== INSTRUCTIONS TO FOLLOW ==
Set out each line from the following listing that includes the word "picture".

== JSON records of objects ==
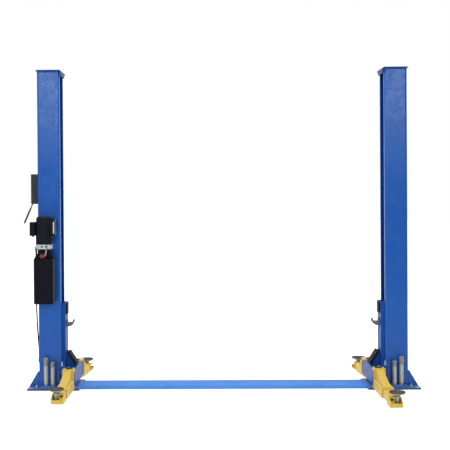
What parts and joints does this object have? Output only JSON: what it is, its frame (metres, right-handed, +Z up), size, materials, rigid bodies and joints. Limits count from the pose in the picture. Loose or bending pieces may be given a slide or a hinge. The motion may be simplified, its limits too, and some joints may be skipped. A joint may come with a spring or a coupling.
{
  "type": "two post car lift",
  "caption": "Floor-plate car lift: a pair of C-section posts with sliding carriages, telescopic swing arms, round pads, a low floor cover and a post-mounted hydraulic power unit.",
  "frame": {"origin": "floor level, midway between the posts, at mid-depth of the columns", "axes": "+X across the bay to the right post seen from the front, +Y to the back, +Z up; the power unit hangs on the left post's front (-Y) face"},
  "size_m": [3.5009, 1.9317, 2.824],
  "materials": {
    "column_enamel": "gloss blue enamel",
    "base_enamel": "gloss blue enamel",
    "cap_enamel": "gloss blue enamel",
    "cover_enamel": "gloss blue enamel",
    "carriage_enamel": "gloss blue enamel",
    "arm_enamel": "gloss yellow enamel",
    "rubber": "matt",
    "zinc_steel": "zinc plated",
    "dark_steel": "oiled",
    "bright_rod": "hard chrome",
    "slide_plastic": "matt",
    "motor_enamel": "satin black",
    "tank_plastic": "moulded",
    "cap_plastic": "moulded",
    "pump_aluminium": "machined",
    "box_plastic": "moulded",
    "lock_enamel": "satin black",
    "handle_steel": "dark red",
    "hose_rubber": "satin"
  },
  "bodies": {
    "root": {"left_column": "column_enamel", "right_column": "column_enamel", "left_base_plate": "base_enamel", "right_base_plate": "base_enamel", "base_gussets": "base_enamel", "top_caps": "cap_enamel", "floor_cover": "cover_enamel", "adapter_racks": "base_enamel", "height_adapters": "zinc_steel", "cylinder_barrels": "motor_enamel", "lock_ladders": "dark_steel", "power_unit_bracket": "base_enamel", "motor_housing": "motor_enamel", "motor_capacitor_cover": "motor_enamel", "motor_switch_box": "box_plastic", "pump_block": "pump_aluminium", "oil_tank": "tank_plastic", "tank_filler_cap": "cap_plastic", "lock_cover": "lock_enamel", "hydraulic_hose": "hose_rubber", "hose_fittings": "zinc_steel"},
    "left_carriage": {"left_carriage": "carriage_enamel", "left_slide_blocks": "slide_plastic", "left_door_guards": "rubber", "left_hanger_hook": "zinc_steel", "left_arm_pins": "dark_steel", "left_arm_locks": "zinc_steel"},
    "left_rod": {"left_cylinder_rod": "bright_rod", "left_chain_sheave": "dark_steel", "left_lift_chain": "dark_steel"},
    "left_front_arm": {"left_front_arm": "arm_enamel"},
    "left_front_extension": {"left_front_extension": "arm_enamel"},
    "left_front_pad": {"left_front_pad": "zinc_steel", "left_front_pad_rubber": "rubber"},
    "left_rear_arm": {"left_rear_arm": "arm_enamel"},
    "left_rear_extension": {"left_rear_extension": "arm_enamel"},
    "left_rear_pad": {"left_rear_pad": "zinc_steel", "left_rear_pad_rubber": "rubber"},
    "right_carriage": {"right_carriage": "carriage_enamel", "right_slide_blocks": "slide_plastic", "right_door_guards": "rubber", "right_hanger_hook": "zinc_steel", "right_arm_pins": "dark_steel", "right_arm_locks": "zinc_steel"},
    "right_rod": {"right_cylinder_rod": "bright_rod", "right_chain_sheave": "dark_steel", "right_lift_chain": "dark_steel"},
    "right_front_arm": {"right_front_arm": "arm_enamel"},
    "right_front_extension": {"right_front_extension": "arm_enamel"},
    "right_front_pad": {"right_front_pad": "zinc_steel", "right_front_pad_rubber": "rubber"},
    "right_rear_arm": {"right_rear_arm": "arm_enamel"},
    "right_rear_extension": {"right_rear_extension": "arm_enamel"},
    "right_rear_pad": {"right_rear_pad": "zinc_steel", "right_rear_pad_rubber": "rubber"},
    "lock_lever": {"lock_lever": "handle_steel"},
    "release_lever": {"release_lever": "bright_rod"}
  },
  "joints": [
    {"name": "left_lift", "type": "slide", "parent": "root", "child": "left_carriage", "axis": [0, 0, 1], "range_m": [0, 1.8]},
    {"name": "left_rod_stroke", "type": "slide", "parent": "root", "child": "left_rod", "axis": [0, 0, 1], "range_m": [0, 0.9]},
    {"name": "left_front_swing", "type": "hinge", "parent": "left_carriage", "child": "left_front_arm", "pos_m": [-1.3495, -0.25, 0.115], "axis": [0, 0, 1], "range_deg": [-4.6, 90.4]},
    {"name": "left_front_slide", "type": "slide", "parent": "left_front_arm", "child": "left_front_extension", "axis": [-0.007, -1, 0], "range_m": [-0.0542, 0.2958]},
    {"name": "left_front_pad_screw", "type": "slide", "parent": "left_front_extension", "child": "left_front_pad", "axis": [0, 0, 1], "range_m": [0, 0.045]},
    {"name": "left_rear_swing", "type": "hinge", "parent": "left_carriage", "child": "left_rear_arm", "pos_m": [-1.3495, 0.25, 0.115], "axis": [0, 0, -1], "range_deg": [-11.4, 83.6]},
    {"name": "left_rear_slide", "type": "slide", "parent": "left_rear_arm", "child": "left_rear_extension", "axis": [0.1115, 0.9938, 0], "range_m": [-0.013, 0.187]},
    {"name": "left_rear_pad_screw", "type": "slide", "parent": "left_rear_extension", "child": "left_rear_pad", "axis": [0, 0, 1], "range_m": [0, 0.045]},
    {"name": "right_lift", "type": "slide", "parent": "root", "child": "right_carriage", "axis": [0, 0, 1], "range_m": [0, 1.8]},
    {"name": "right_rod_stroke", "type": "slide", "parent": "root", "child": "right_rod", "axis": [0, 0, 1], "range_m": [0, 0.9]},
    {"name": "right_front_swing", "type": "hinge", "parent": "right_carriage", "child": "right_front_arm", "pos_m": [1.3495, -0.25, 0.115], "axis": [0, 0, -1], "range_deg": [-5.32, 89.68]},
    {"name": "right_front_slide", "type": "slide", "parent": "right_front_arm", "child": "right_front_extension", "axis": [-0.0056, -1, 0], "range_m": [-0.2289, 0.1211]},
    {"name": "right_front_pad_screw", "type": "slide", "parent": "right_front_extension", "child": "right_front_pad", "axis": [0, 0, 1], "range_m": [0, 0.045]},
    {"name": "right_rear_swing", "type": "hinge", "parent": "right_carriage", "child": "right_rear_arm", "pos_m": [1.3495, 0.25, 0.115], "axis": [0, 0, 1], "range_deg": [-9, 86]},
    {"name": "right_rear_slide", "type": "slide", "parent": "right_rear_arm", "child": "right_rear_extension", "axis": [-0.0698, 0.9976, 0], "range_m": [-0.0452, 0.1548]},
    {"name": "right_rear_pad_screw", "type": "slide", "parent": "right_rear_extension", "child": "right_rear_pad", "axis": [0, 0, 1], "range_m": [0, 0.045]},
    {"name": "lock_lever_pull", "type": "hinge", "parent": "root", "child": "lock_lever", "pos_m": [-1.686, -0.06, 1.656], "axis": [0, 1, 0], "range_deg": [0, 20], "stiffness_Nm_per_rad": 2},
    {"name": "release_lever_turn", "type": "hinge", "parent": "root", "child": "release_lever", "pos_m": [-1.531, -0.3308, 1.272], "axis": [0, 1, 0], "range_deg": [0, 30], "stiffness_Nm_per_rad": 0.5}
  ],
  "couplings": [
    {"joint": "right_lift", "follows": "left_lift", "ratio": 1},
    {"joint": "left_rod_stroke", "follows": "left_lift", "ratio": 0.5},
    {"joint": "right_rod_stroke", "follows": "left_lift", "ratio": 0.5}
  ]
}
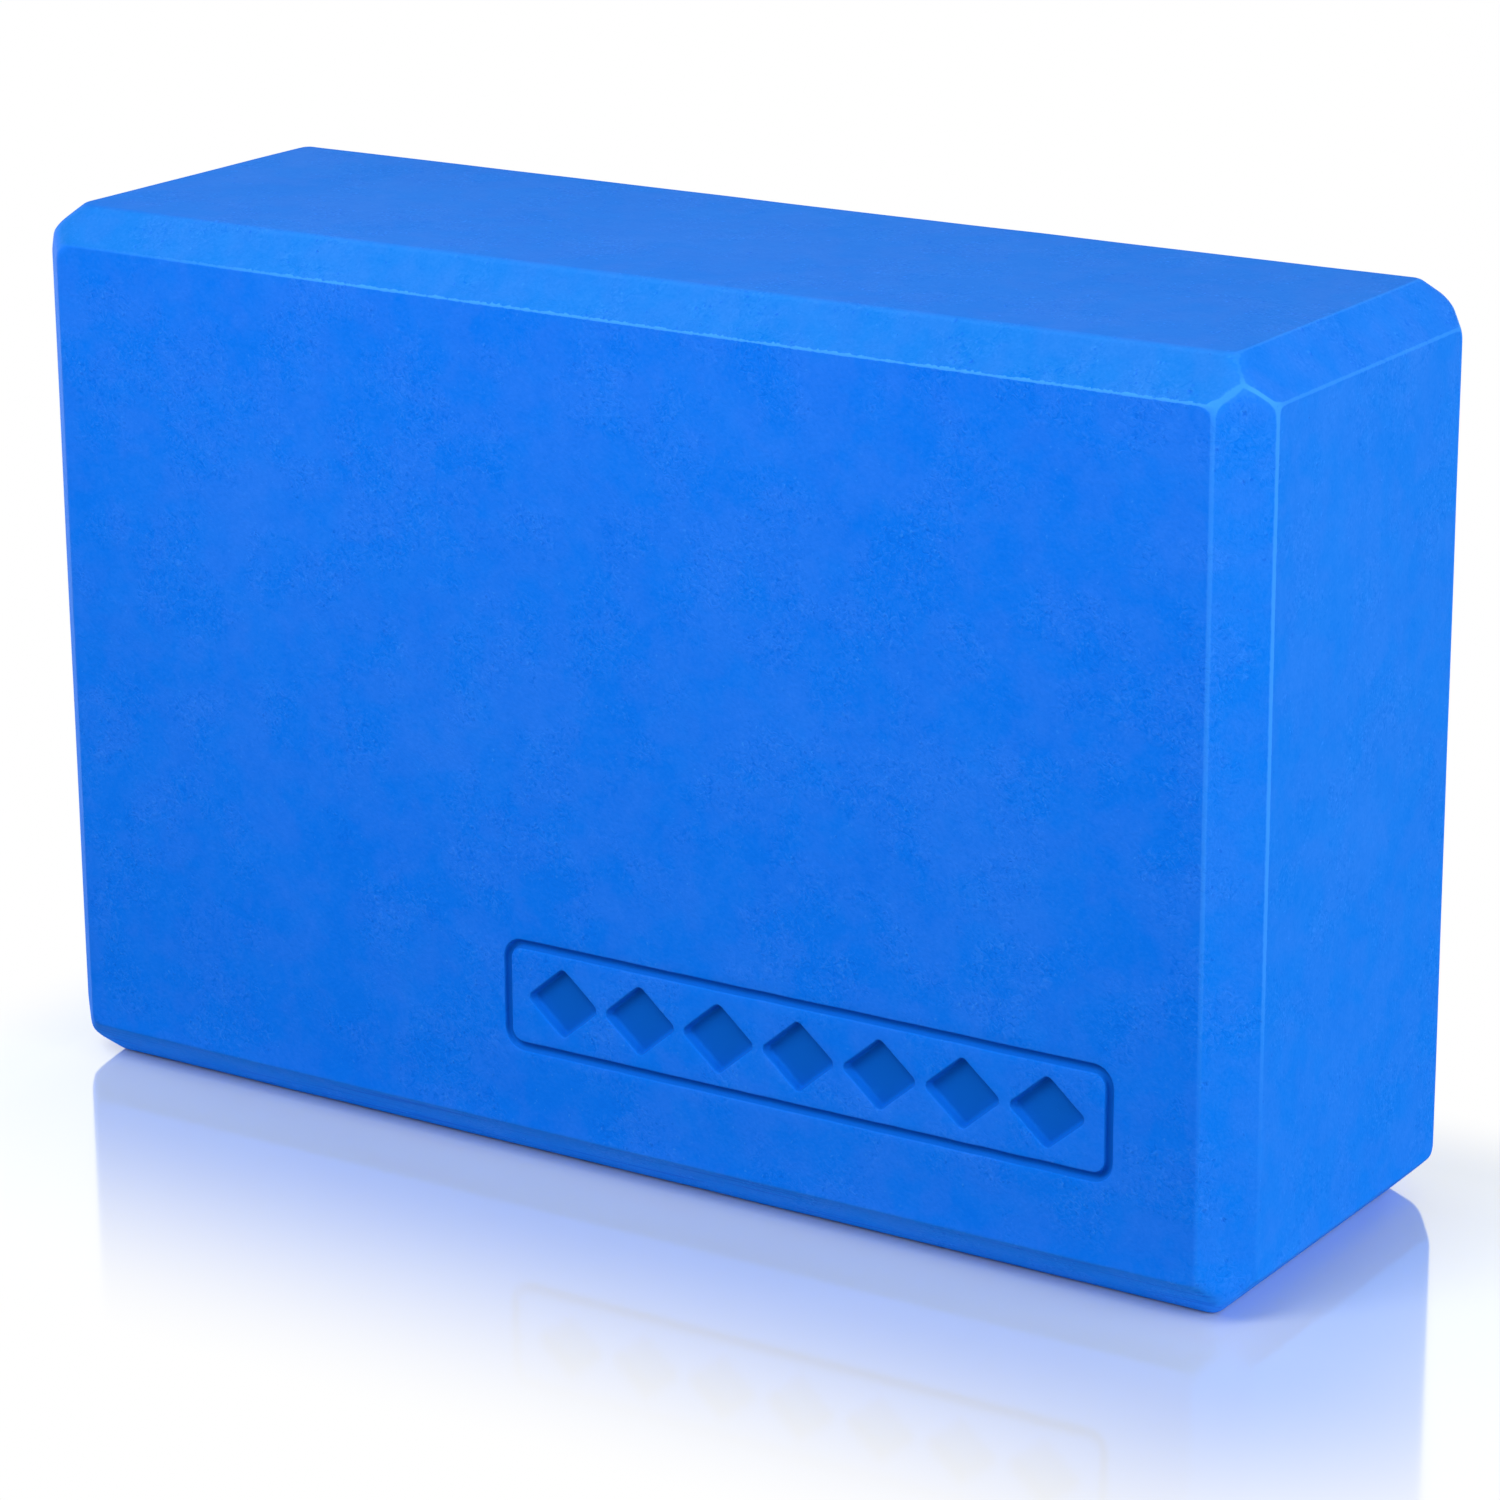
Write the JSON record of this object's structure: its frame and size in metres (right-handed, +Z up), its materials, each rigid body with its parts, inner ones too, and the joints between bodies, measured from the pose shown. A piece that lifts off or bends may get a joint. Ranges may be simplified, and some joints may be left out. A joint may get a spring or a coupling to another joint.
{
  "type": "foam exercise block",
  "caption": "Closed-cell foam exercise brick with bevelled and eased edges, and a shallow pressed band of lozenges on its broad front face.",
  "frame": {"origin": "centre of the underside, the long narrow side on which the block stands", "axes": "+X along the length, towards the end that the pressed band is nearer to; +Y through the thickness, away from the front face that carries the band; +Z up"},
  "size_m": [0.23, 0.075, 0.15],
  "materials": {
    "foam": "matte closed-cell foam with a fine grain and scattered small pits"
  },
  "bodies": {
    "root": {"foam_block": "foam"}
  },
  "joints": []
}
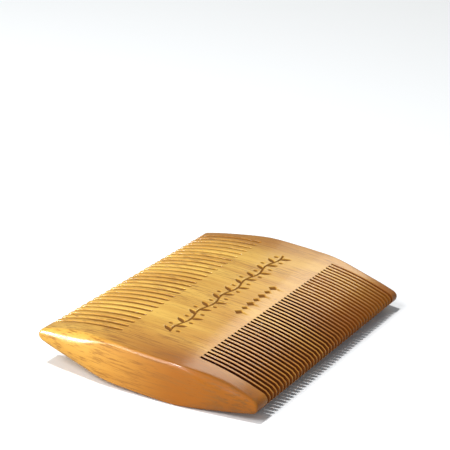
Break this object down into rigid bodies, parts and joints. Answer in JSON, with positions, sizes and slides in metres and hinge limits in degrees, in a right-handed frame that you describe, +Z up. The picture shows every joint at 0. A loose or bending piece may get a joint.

== FINISHED EXERCISE ==
What parts and joints does this object have? Output only JSON: what it is, its frame (metres, right-handed, +Z up), size, materials, rigid bodies and joints. Limits count from the pose in the picture. Loose or bending pieces may be given a slide or a hinge. The motion may be simplified, its limits too, and some joints may be skipped. A joint may come with a spring or a coupling.
Break this object down into rigid bodies, parts and joints. Answer in JSON, with positions, sizes and slides in metres and hinge limits in degrees, in a right-handed frame that you describe, +Z up. The picture shows every joint at 0. A loose or bending piece may get a joint.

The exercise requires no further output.